The lead stories in the Sunday New York Times and Washington Post both focused on the Food and Drug Administration's inability to monitor imported drugs, especially from India and China. It's an important issue. Hundreds of people could get hurt or killed if a dangerous batch of drugs slip into the U.S., as recently happened in Panama. We need more inspectors, and the FDA should be given the money to hire them.
But is this threat from imports from China and India comparable to the threat posed by the illegal drug advertising that fills our airwaves, magazines and newspapers every day? I could not help but note the comments from Indian generic manufacturers that trade economics as much as safety were at the heart of these concerns.
John Dingell (D-MI), chairman of the House Energy and Commerce Committee and usually a vociferous trade hawk, doesn't think so. Last Friday, he sent a letter to Michael Leavitt, the head of the Health and Human Services department (the FDA's parent agency), demanding to know why the FDA never cracked down on ads for the anti-anemia drugs Procrit and Aranesp, which claim to make their users ready for chemotherapy because they make patients feel better.

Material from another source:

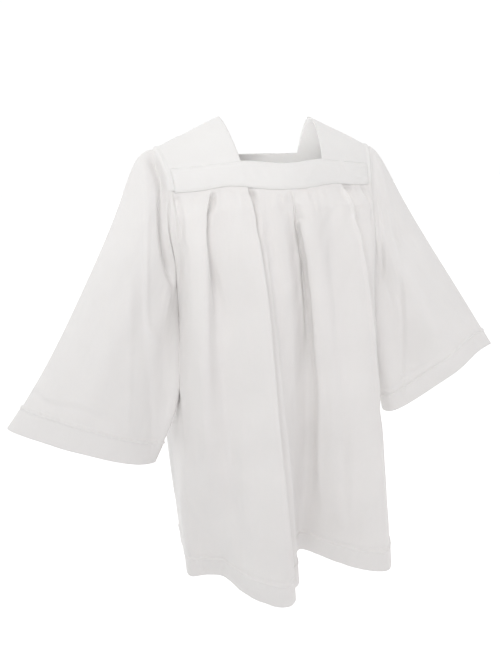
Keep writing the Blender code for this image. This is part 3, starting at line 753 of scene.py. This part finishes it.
def make_yoke(name, seam, neck_z, neck_x, faces_front, seed):
    """One half of the yoke, of doubled cloth: two straps and the strip below the neck."""
    low, high = yoke_columns(neck_x)
    base = yoke_surface(seam, neck_z, low, high)
    side = 1 if faces_front else -1
    outward = normals_of(base) * side
    from_right, from_top = run_across(base), run_down(base)
    width, height = from_right[:, -1:], from_top[-1:]
    push = seam_groove(from_top) + seam_groove(height - from_top)
    push += seam_groove(from_right) + seam_groove(width - from_right)
    push += seam_strip(from_right) + seam_strip(width - from_right)
    push += YOKE_WAVES * crumple(from_right, from_top, seed, 0.09, 0.07)
    grid = base + outward * np.maximum(push, -ROLL_LIMIT)[..., None]
    cells = np.ones((len(base) - 1, len(low) - 1), bool)
    strap = STRAP_CELLS + EDGE_COLUMNS - 1
    cells[:STRAP_ROWS, strap:-strap] = False
    piece = lay_cloth(name, grid, base, "yoke_cloth", DOUBLED_POPLIN, flip=not faces_front, cells=cells)
    if not faces_front:
        row = int(np.argmin(np.abs(height[0, len(low) // 2] - from_top[:, len(low) // 2] - 0.004)))
        thread("stitching_yoke_back", [(grid[row, 2:-2], outward[row, 2:-2])])
    return base, outward


def make_band(yoke, outward):
    """The topstitched strip over the yoke's lower edge. Its edges are turned under and softly rounded."""
    ends = slice(EDGE_COLUMNS, -EDGE_COLUMNS)
    lips = [yoke[-1:, ends] - np.array([0, 0, BAND_LIP * share]) for share in (0.33, 0.67, 1.0)]
    under = np.concatenate([yoke[STRAP_ROWS:, ends], *lips])
    facing = np.concatenate([outward[STRAP_ROWS:, ends], *[outward[-1:, ends]] * 3])
    from_right, from_top = run_across(under), run_down(under)
    to_end = np.minimum(from_right, from_right[:, -1:] - from_right)
    to_side = np.minimum(from_top[-1:] - from_top, to_end)
    to_edge = np.minimum(from_top, to_side)
    lift = BAND_GAP + BAND_CLOTH - BAND_SIDE_ROLL * (1 - ease(to_side / BAND_SIDE_ROLL_WIDTH))
    lift += BAND_WAVES * crumple(from_right, from_top, 31, 0.03, 0.05)
    top_roll = BAND_TOP_ROLL * (1 - ease(from_top / BAND_TOP_ROLL_WIDTH))
    lift -= top_roll + BAND_STITCH_PULL * bell(to_edge - BAND_STITCH, 0.0010)
    puckers = crumple(from_right, from_top, 32, 0.050, 0.008)
    puckers *= ease((from_right - 0.86 * from_right[:, -1:]) / 0.02)
    lift += BAND_PUCKERS * puckers * ease(to_edge / 0.006)
    grid = under + facing * lift[..., None]
    piece = lay_cloth("chest_band", grid, under, "yoke_cloth", BAND_CLOTH * 0.7)
    inner = from_top[:, 60]
    low = int(np.argmin(np.abs(inner[-1] - inner - BAND_STITCH)))
    high = int(np.argmin(np.abs(inner - BAND_STITCH)))
    end = int(np.argmin(np.abs(from_right[0] - BAND_STITCH)))
    lines = [(grid[row, end:-end], facing[row, end:-end]) for row in (high, low)]
    lines += [(grid[high:low, column], facing[high:low, column]) for column in (end, -1 - end)]
    thread("stitching_band", lines)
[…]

The problem with that claim is that the FDA has never approved the drugs for that purpose. Every time oncologists used them to raise red blood cell counts above the FDA-approved level for correcting anemia (about 90 percent of normal), they were prescribing them "off label." You can't advertise a drug for other than its approved purpose -- at least I always thought that was the case. So weren't all those ads, ipso facto, illegal?

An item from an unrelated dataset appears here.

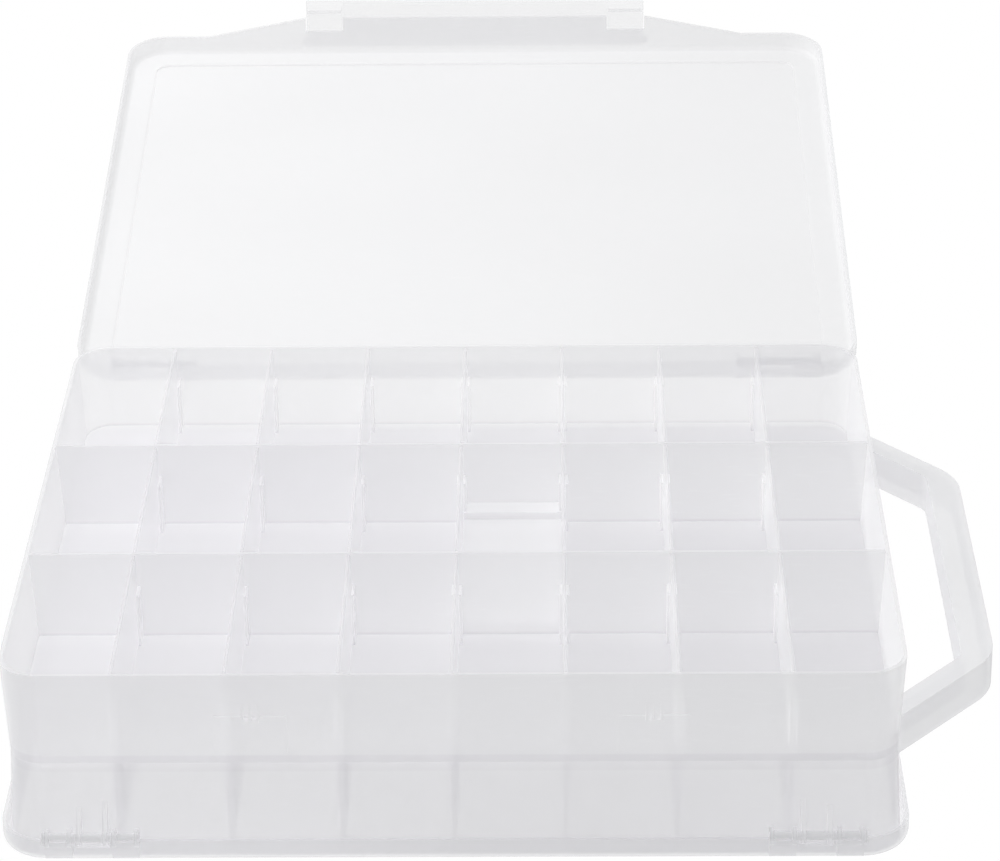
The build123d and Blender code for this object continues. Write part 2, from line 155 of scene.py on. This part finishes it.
class CaseEdges(bpy.types.PropertyGroup):
    """Rounding of the moulded edges"""

    shell_edge: bpy.props.FloatProperty(
        name="Shell Edge",
        description="Rounding on the edges of trays, lids and latch flaps",
        unit="LENGTH",
        min=0.0,
        max=0.001,
        default=0.00018,
    )
    plate_edge: bpy.props.FloatProperty(
        name="Divider Edge",
        description="Rounding on the edges of the divider plates",
        unit="LENGTH",
        min=0.0,
        max=0.0006,
        default=0.0003,
    )
    handle_edge: bpy.props.FloatProperty(
        name="Handle Edge",
        description="Rounding on the edges of the handle",
        unit="LENGTH",
        min=0.0,
        max=0.002,
        default=0.0007,
    )


class CaseStudio(bpy.types.PropertyGroup):
    """Lights, floor and camera"""

    room_light: bpy.props.FloatProperty(
        name="Room Light",
        description="Strength of the even light from all round",
        min=0.0,
        max=3.0,
        default=0.66,
    )
    key_power: bpy.props.FloatProperty(
        name="Key Light",
        description="Power of the large soft light above on the left",
        unit="POWER",
        min=0.0,
        max=200.0,
        default=6.5,
    )
    fill_power: bpy.props.FloatProperty(
        name="Fill Light",
        description="Power of the large soft light low in front",
        unit="POWER",
        min=0.0,
        max=200.0,
        default=0.8,
    )
    lamp_size: bpy.props.FloatProperty(
        name="Lamp Size",
        description="Side of each of the two large soft lights",
        unit="LENGTH",
        min=0.1,
        max=4.0,
        default=1.1,
    )
    floor_white: bpy.props.FloatProperty(
        name="Floor Whiteness",
        description="Share of plain white in the floor as the camera sees it",
        min=0.0,
        max=1.0,
        default=1.0,
    )
    floor_size: bpy.props.FloatProperty(
        name="Floor Size",
        description="Side of the square floor",
        unit="LENGTH",
        min=1.0,
        max=40.0,
        default=16.0,
    )
    lens: bpy.props.FloatProperty(
        name="Focal Length",
        description="Focal length of the camera on a 36 mm sensor",
        subtype="DISTANCE_CAMERA",
        min=20.0,
        max=400.0,
        default=138.68,
    )
    camera_place: bpy.props.FloatVectorProperty(
        name="Camera Place",
        description="Where the camera stands",
        subtype="XYZ",
        unit="LENGTH",
        size=3,
        default=(0.03624, -1.32478, 0.76019),
    )
    camera_turn: bpy.props.FloatVectorProperty(
        name="Camera Turn",
        description="Rotation of the camera",
        subtype="EULER",
        unit="ROTATION",
        size=3,
        default=(math.radians(63.7756), math.radians(0.6399), math.radians(0.6766)),
    )
    camera_shift: bpy.props.FloatVectorProperty(
        name="Camera Shift",
        description="Shift of the lens, as a share of the picture's width",
        size=2,
        default=(0.00765, -0.005),
    )


SETTINGS = {"case_finish": CaseFinish, "case_edges": CaseEdges, "case_studio": CaseStudio}

# Shader node groups -----------------------------------------------------------------------------

# Each pattern's cells to a metre, how it is drawn out along X, Y and Z, and its turn about Z.
CLOUD_SCALE = 9.0
CLOUD_DRAW = (0.7, 1.5, 1.0)
CLOUD_TURN = 0.35
PEEL_SCALE = 240.0
HAIR_SCALE = 2400.0
HAIR_DRAW = (0.05, 1.0, 0.4)
HAIR_TURN = 0.6

CLOUD_RANGE = (0.15, 0.85)  # values of the noise between clear and cloudy
HAIR_RANGE = (0.66, 0.8)  # values of the noise between plain and scuffed
SCUFFED_CLOUDS = (0.45, 0.85)  # clouding between no scuffs and all of them
BAND_EDGE = (0.85, 1.15)  # shares of a band's reach over which it fades out


def new_group(name, inputs, outputs):
    """An empty shader node group with named number or vector sockets."""
    group = bpy.data.node_groups.new(name, "ShaderNodeTree")
    for label, kind, default in inputs:
        socket = group.interface.new_socket(label, in_out="INPUT", socket_type=kind)
        if default is not None:
            socket.default_value = default
    for label in outputs:
        group.interface.new_socket(label, in_out="OUTPUT", socket_type="NodeSocketFloat")
    return group, group.nodes.new("NodeGroupInput"), group.nodes.new("NodeGroupOutput")


def noise(tree, vector, scale):
    """Noise of a single layer."""
    node = tree.nodes.new("ShaderNodeTexNoise")
    node.inputs["Scale"].default_value = scale
    node.inputs["Detail"].default_value = 0.0
    tree.links.new(vector, node.inputs["Vector"])
    return node.outputs["Fac"]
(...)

Hundreds of thousands of cancer patients were given these drugs off-label. Hundreds, perhaps thousands, died unnecessarily because of what we now know to be their dangerous side effects: when used to raise red blood cell counts to near normal levels, they raise the incidence of sudden death from heart attacks, strokes and other cardiovascular events.
Dingell is seeking all correspondence between the FDA and the companies regarding oversight of the ads. What if the agency responds that it has nothing to send to the inquiring House investigators? If you think the FDA is short-staffed for monitoring imports, do a head count over in the office that monitors DTC ads.
It will be interesting to see what the House Energy and Commerce committee does when it marks up the FDA reform bill, starting tomorrow. The drug industry and its allies in the broadcast and print media industries have been engaged in a full court press to avoid further restrictions on direct-to-consumer ads. They won in the Senate. Will they get away with it in the House, too?